[Start]

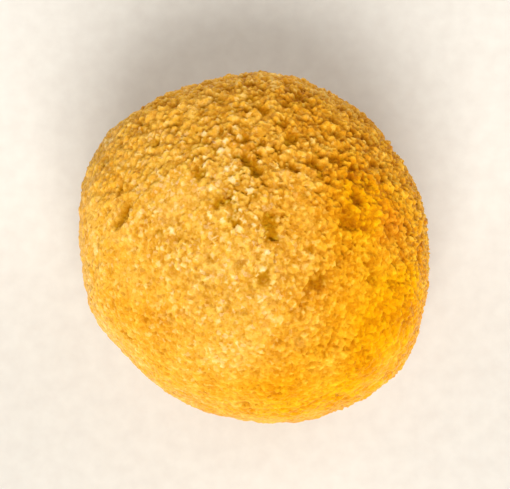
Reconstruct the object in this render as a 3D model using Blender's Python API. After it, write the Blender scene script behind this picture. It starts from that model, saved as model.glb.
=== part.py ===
"""A ladoo: one ball of sweet crumb, rolled between the palms and settled on a small flat.

Metres, +Z up. The origin is under the middle of the ball, on the surface that it rests on.
"""

import math
import random

import bmesh
import bpy
import numpy as np
from mathutils import Vector, kdtree, noise

MM = 0.001

# The ball as the palms leave it, before its flats and its foot
LENGTH = 39.0 * MM
BREADTH = 35.7 * MM
HEIGHT = 35.4 * MM
LONG_AXIS_AZIMUTH = -40  # degrees from +X, seen from above
MEAN_RADIUS = (LENGTH + BREADTH + HEIGHT) / 6
FOOT_WIDTH = 9.5 * MM

# Flats that the palms press: azimuth and elevation in degrees, and how far each is pushed in
PALM_FLATS = (
    (-6, 5, 0.45 * MM),
    (112, 10, 0.45 * MM),
    (180, 2, 0.15 * MM),
    (228, 8, 0.25 * MM),
    (258, 0, 0.40 * MM),
    (289, 2, 0.40 * MM),
    (15, -38, 0.25 * MM),
    (140, -34, 0.30 * MM),
    (300, -40, 0.25 * MM),
    (215, 58, 0.20 * MM),
    (330, 50, 0.12 * MM),
)
FLAT_EDGE = 2.6 * MM  # how far a flat's edge is rounded over

# Relief, coarse to fine: wavelength and height of each
SWELLS = ((15 * MM, 0.40 * MM), (6 * MM, 0.26 * MM))
CRUMB_SIZE = 2.3 * MM
CRUMB_HEIGHT = 0.42 * MM

# Marks on the upper side, in millimetres: both ends seen from above, the width and the depth
MARKS = (
    ((-1.3, 7.1), (0.1, 5.3), 1.5, 0.60),
    ((1.3, 0.3), (1.8, -1.7), 1.5, 0.55),
    ((3.5, 9.2), (4.1, 9.5), 1.5, 0.40),
    ((6.3, 6.8), (6.8, 6.2), 1.5, 0.45),
    ((8.4, 7.4), (8.9, 6.9), 1.5, 0.45),
    ((10.4, 3.2), (10.7, 2.6), 1.5, 0.50),
    ((9.2, 0.1), (10.1, -0.1), 1.6, 0.50),
    ((6.2, -6.4), (6.8, -6.0), 1.6, 0.45),
    ((0.8, -6.1), (1.0, -5.5), 1.4, 0.35),
    ((-14.4, 0.4), (-13.1, 1.9), 1.5, 0.40),
    ((-4.0, 1.8), (-2.9, 2.5), 1.4, 0.35),
    ((0.2, 12.9), (0.9, 12.5), 1.6, 0.40),
    ((-3.9, 13.4), (-3.4, 13.1), 1.5, 0.35),
    ((-13.9, -10.0), (-13.5, -10.6), 1.5, 0.45),
)

# Pits where crumbs have dropped out, closer together round the rough side
PIT_COUNT = 84
PIT_WIDTHS = (1.6 * MM, 2.5 * MM)
PIT_DEPTHS = (0.22 * MM, 0.48 * MM)
ROUGH_SIDE = (50, 50)  # azimuth and elevation in degrees
SEED = 11

# The mesh: each edge of an icosahedron is cut into this many
EDGE_CUTS = 22

GOLD = (0.80, 0.39, 0.05)
ROUGHNESS = 0.55


def direction_at(azimuth, elevation):
    """The unit direction at an azimuth and an elevation in degrees."""
    turn = math.radians(azimuth)
    rise = math.radians(elevation)
    return Vector((math.cos(turn) * math.cos(rise), math.sin(turn) * math.cos(rise), math.sin(rise)))


def soft_min(a, b, width):
    """The smaller of two lengths, rounded over where they are within a width of each other."""
    overlap = max(width - abs(a - b), 0) / width
    return min(a, b) - width * overlap * overlap / 4


def ball_axes():
    """The ball's three half-lengths, each with its own direction."""
    return (
        (direction_at(LONG_AXIS_AZIMUTH, 0), LENGTH / 2),
        (direction_at(LONG_AXIS_AZIMUTH + 90, 0), BREADTH / 2),
        (Vector((0, 0, 1)), HEIGHT / 2),
    )


def palm_planes(axes):
    """Each palm flat as the direction that it faces and its distance from the centre."""
    planes = []
    for azimuth, elevation, push in PALM_FLATS:
        facing = direction_at(azimuth, elevation)
        reach = math.sqrt(sum((facing.dot(axis) * half) ** 2 for axis, half in axes))
        planes.append((facing, reach - push))
    return planes


def rolled_radius(direction, axes, planes):
    """How far the rolled and flattened ball reaches from its centre in a direction."""
    radius = 1 / math.sqrt(sum((direction.dot(axis) / half) ** 2 for axis, half in axes))
    for facing, distance in planes:
        slope = direction.dot(facing)
        if slope > 0.5:
            radius = soft_min(radius, distance / slope, FLAT_EDGE)
    return radius


def relief(direction):
    """How far the surface stands proud of the rolled ball in a direction."""
    place = direction * MEAN_RADIUS
    proud = sum(height * noise.noise(place / size) for size, height in SWELLS)
    nearest, second = noise.voronoi(place / CRUMB_SIZE)[0][:2]
    return proud + CRUMB_HEIGHT * (min(second - nearest, 0.5) - 0.25)


def marks():
    """The marks on top, each as two ends on the unit sphere, a width and a depth."""
    found = []
    for start, end, width, depth in MARKS:
        ends = [Vector((x, y, 0)) * MM / MEAN_RADIUS for x, y in (start, end)]
        for point in ends:
            point.z = math.sqrt(1 - point.length_squared)
        found.append((*ends, width * MM, depth * MM))
    return found


def pits():
    """Seeded pits, each as two ends on the unit sphere, a width and a depth."""
    draw = random.Random(SEED)
    rough = direction_at(*ROUGH_SIDE)
    found = []
    while len(found) < PIT_COUNT:
        centre = Vector([draw.gauss(0, 1) for _ in range(3)]).normalized()
        width = draw.uniform(*PIT_WIDTHS)
        depth = draw.uniform(*PIT_DEPTHS)
        if draw.random() < 0.35 + 0.65 * max(centre.dot(rough), 0) ** 2:
            found.append((centre, centre, width, depth))
    return found


def dent(directions, hollows):
    """How deep the hollows are at each direction, taking the deepest where they overlap."""
    tree = kdtree.KDTree(len(directions))
    for index, direction in enumerate(directions):
        tree.insert(direction, index)
    tree.balance()
    depths = np.zeros(len(directions))
    for start, end, width, depth in hollows:
        run = end - start
        reach = width / 2 / MEAN_RADIUS
        for point, index, _ in tree.find_range((start + end) / 2, run.length / 2 + reach):
            along = (point - start).dot(run) / max(run.length_squared, 1e-12)
            away = (point - start - run * min(max(along, 0), 1)).length / reach
            depths[index] = max(depths[index], depth * max(1 - away**2, 0))
    return depths


def geodesic(cuts):
    """A bmesh of even triangles on the unit sphere."""
    mesh = bmesh.new()
    bmesh.ops.create_icosphere(mesh, subdivisions=1, radius=1)
    bmesh.ops.subdivide_edges(mesh, edges=mesh.edges[:], cuts=cuts, use_grid_fill=True)
    bmesh.ops.triangulate(mesh, faces=mesh.faces[:])
    for vertex in mesh.verts:
        vertex.co.normalize()
    return mesh


def settle(mesh):
    """Press the foot flat and put the origin under the middle of the ball."""
    foot_share = FOOT_WIDTH / (LENGTH + BREADTH) * 2
    floor = -HEIGHT / 2 * math.sqrt(1 - foot_share**2)
    for vertex in mesh.verts:
        if vertex.co.z < floor:
            vertex.co *= floor / vertex.co.z
    places = np.array([vertex.co for vertex in mesh.verts])
    middle = (places.min(axis=0) + places.max(axis=0)) / 2
    for vertex in mesh.verts:
        on_foot = vertex.co.z - floor < 1e-9
        vertex.co -= Vector((middle[0], middle[1], floor))
        if on_foot:
            vertex.co.z = 0


def crumb_material():
    """Golden crumb with a little fat on its surface."""
    material = bpy.data.materials.new("ladoo")
    material.use_nodes = True
    shader = material.node_tree.nodes["Principled BSDF"]
    shader.inputs["Base Color"].default_value = (*GOLD, 1)
    shader.inputs["Roughness"].default_value = ROUGHNESS
    shader.inputs["Metallic"].default_value = 0
    material.diffuse_color = (*GOLD, 1)
    return material


def make_ladoo(collection):
    """The whole ladoo: a ball, its palm flats, its crumb and its hollows."""
    mesh = geodesic(EDGE_CUTS)
    directions = [vertex.co.copy() for vertex in mesh.verts]
    axes = ball_axes()
    planes = palm_planes(axes)
    hollows = dent(directions, marks() + pits())
    for vertex, direction, hollow in zip(mesh.verts, directions, hollows):
        radius = rolled_radius(direction, axes, planes) + relief(direction) - hollow
        vertex.co = direction * radius
    settle(mesh)
    for face in mesh.faces:
        face.smooth = True
    data = bpy.data.meshes.new("ladoo")
    mesh.to_mesh(data)
    mesh.free()
    data.materials.append(crumb_material())
    ladoo = bpy.data.objects.new("ladoo", data)
    collection.objects.link(ladoo)


def main():
    for thing in list(bpy.data.objects):
        bpy.data.objects.remove(thing)
    collection = bpy.data.collections.new("Ladoo")
    bpy.context.scene.collection.children.link(collection)
    make_ladoo(collection)


main()
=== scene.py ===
"""The dressed ladoo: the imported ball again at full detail, with its grains and pits, on a pale floor."""

import math
import random

import bmesh
import bpy
import numpy as np
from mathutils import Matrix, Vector, kdtree, noise


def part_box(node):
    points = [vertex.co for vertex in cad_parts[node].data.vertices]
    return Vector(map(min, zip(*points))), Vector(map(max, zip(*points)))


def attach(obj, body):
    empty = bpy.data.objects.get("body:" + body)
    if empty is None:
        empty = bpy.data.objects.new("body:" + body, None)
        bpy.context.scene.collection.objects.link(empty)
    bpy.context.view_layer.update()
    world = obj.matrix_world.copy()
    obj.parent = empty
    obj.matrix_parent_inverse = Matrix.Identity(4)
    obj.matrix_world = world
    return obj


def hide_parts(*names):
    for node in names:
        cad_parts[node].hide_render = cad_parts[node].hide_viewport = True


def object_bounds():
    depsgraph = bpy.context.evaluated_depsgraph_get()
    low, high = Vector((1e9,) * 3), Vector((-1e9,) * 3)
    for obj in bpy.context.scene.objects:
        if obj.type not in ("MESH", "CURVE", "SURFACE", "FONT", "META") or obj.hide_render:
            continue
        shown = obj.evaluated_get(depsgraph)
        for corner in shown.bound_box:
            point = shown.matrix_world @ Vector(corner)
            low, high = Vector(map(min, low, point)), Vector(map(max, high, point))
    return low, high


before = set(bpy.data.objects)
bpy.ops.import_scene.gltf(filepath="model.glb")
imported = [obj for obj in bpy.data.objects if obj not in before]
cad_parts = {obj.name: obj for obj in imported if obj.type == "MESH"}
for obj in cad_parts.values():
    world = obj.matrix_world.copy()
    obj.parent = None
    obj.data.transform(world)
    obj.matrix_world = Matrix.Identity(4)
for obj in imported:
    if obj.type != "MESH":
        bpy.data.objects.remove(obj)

MM = 0.001
CAD_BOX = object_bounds()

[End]

§ **Your task**: Starting at the top of the data above, repeat every line exactly until the line containing "FLAT_EDGE = 2.6" has been given, then stop.

§ **Task solution**:
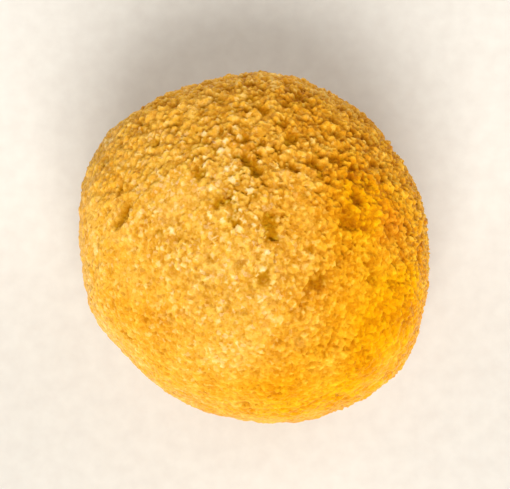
Reconstruct the object in this render as a 3D model using Blender's Python API. After it, write the Blender scene script behind this picture. It starts from that model, saved as model.glb.
=== part.py ===
"""A ladoo: one ball of sweet crumb, rolled between the palms and settled on a small flat.

Metres, +Z up. The origin is under the middle of the ball, on the surface that it rests on.
"""

import math
import random

import bmesh
import bpy
import numpy as np
from mathutils import Vector, kdtree, noise

MM = 0.001

# The ball as the palms leave it, before its flats and its foot
LENGTH = 39.0 * MM
BREADTH = 35.7 * MM
HEIGHT = 35.4 * MM
LONG_AXIS_AZIMUTH = -40  # degrees from +X, seen from above
MEAN_RADIUS = (LENGTH + BREADTH + HEIGHT) / 6
FOOT_WIDTH = 9.5 * MM

# Flats that the palms press: azimuth and elevation in degrees, and how far each is pushed in
PALM_FLATS = (
    (-6, 5, 0.45 * MM),
    (112, 10, 0.45 * MM),
    (180, 2, 0.15 * MM),
    (228, 8, 0.25 * MM),
    (258, 0, 0.40 * MM),
    (289, 2, 0.40 * MM),
    (15, -38, 0.25 * MM),
    (140, -34, 0.30 * MM),
    (300, -40, 0.25 * MM),
    (215, 58, 0.20 * MM),
    (330, 50, 0.12 * MM),
)
FLAT_EDGE = 2.6 * MM  # how far a flat's edge is rounded over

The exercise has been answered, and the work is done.